# Aim of the exercise
Exactly repeat the full listing that follows.
..............................
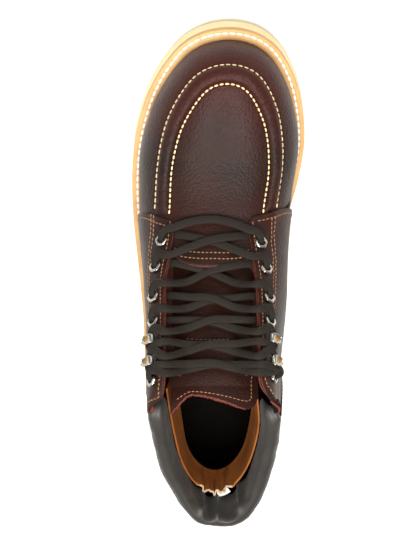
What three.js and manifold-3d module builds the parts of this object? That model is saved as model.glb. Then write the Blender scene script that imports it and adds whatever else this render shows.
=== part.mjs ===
// A left ankle-high work boot with a moccasin toe, standing empty on its wedge sole.
// Millimetres, +Z up. The toe points along -Y and the outer side of the foot is +X.
// The boot is made as a bootmaker makes it: outsole, midsole and welt, then an upper on the form of the last,
// its overlays, a padded collar, the tongue, the metal fittings and the lace.
import * as THREE from 'three';
import { mergeVertices } from 'three/addons/utils/BufferGeometryUtils.js';
import Module from 'manifold-3d';

const wasm = await Module();
wasm.setup();

// Driving dimensions
const soleLength = 300;
const ballWidth = 111;
const heelHeight = 29;
const toeSpring = 6;
const collarHeight = 176;
const backHeight = 155;
const seatGap = 0.3;
const faceTolerance = 0.03;

// Sole
const midsoleThickness = 3;
const weltThickness = 2.4;
const weltMarginToe = 7;
const weltMarginSide = 6;
const weltMarginHeel = 3.6;
const weltInnerWidth = 5;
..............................
# Exercise solution
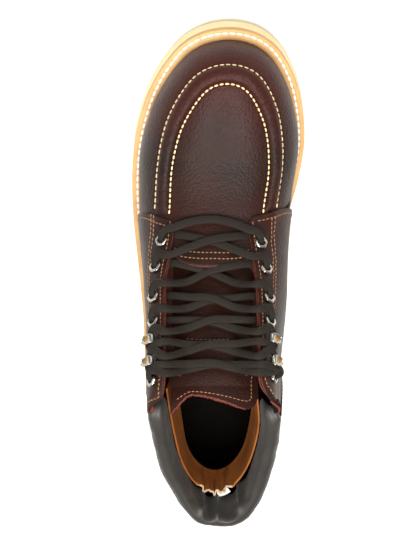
What three.js and manifold-3d module builds the parts of this object? That model is saved as model.glb. Then write the Blender scene script that imports it and adds whatever else this render shows.
=== part.mjs ===
// A left ankle-high work boot with a moccasin toe, standing empty on its wedge sole.
// Millimetres, +Z up. The toe points along -Y and the outer side of the foot is +X.
// The boot is made as a bootmaker makes it: outsole, midsole and welt, then an upper on the form of the last,
// its overlays, a padded collar, the tongue, the metal fittings and the lace.
import * as THREE from 'three';
import { mergeVertices } from 'three/addons/utils/BufferGeometryUtils.js';
import Module from 'manifold-3d';

const wasm = await Module();
wasm.setup();

// Driving dimensions
const soleLength = 300;
const ballWidth = 111;
const heelHeight = 29;
const toeSpring = 6;
const collarHeight = 176;
const backHeight = 155;
const seatGap = 0.3;
const faceTolerance = 0.03;

// Sole
const midsoleThickness = 3;
const weltThickness = 2.4;
const weltMarginToe = 7;
const weltMarginSide = 6;
const weltMarginHeel = 3.6;
const weltInnerWidth = 5;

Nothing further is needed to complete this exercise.